The next 12 or so hours unfortunately got wiped from my camera, but I had dinner with my uncle and grandfather - it was great to see them, and the food was out of this world. I had veal steak (the first time I've ever had veal... eh, not worth it if you ask me) in a morelle mushroom sauce with mashed potatoes, and a chocolate mousse with a salted caramel swirl (wish you could see it, it was beautiful). After that, I saw Natas Loves You play at Le Regine's - what a great show! They are truly amazing, super creative and really fun to be around, and I was dancing the whole time. I was dismayed, however, at the 12 euro price tag attached to my small gin and tonic... where does Paris think it is... Paris? I'm told that all the drinks in the city clubs are about that expensive, and that I also shouldn't have been shocked by the girl who tried to get with the lead singer of the band by making out with the girl standing next to her. Hey, I'm from Barnard, you don't have to tell me about it, but for some reason the swarms of scary-thin girls dressed to the nines throwing themselves on each other for male attention caught me off guard this time... The taxi dropped us off a bit farther from home than I was expecting, and we got harrassed 3 time in 10 blocks. I don't care what anyone says about Italian men, I have never been confronted in any Italian city like I was by one loony. What bothered me more (because I didn't really care about him... I mean, hey, a guy in New York spit on me as a come-on this summer... anything is better than that) is that an entire restaurant of people watched it happen, watched me yell "arrĂȘt" (french for Stop) 5-10 times, and didn't do or say anything until I yelled "Go Away" in English. That's apathy on a whole new level.

Eh, no harm no foul... I started off the next morning with (YOU GUESSED IT) pastry - pain au swisse this time (kinda like pain au chocolat, but not quite as good). I headed to the musee d'orsay for the afternoon


After walking all around, I was starving, so I went for a chevre chaud salad. It should be a brick of hot goat cheese that sits on top of a garlicky, golden crouton the size of your head, resting on top of mesclun greens, doused in good olive oil. What I got was not. It was pretty, but it tasted like crap - the toast was burnt, as were the herbs on top of the goat cheese (they clearly just shoved the whole thing under the broiler... WRONG) and carrots and walnuts belong together in their own salad, somewhere far far away from this dish...


If you are ever around Musee D'orsay, keep away from this restaurant - its horrible.

With the bitter taste of burnt toast and dashed dreams (okay, I'm exaggerating a bit, but not really) I needed culinary refuge. On the advice of Paloma, we headed to a little French pastry (agian!) shop, tucked down an alley. Splendid!


I ended up with a small lemon tart - delicious lemon custard in a shortbread shell - and little puffs of pate de choux, filled with vanilla pastry cream with a hard caramel crack dip on the outside.

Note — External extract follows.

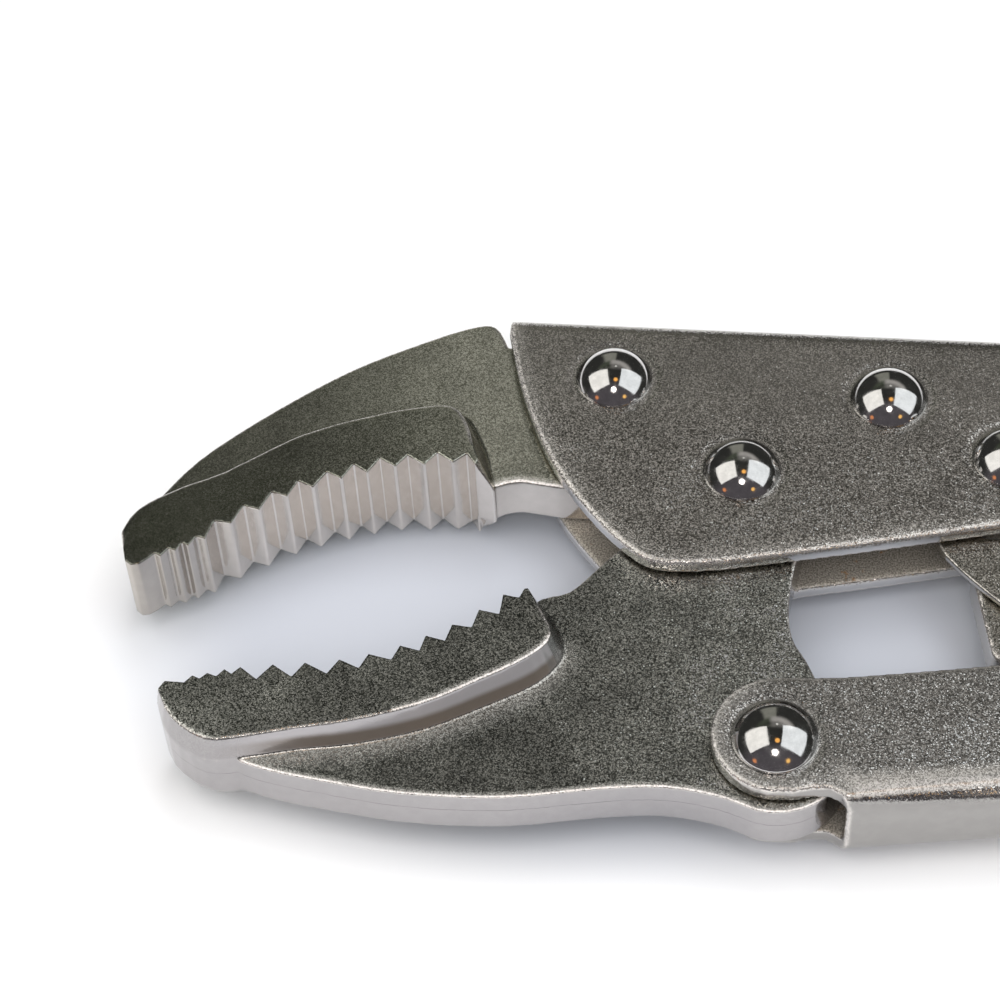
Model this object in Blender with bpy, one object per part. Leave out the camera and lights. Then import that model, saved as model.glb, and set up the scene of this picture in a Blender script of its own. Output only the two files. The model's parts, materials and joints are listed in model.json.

Wonderful, amazing, spectacular... how many other words can the thesaurus find to describe them??


Like in London, I felt the rush of leaving in a few hours, so I couldn't just eat pastry (again). I headed over to little-Delhi alley, and as beautiful as it was, everything was closed!


I had been so impressed by the spring roll earlier, that I headed over to a Vietnamese place right around the corner from the apartment for dim sum (and then some...)


We took a night train back to Florence, so I packed a Mediterranean feast for the trip: tabbouleh, hummus, tzatziki and carrots... delicious!

I have to say, I'm super glad to be back in Florence - I may be French by blood but the more I'm here, the more I'm convinced I'm Italian by soul. The French have their masterpieces - filling the halls of Musee d'Orsay and every corner pastry shop - but it seemed to me that the general climate was one which I didn't quite synch with... I'm glad to be back where the wine overfloweth and people not only don't look at you funny for eating 5 courses at every meal, they encourage/expect it.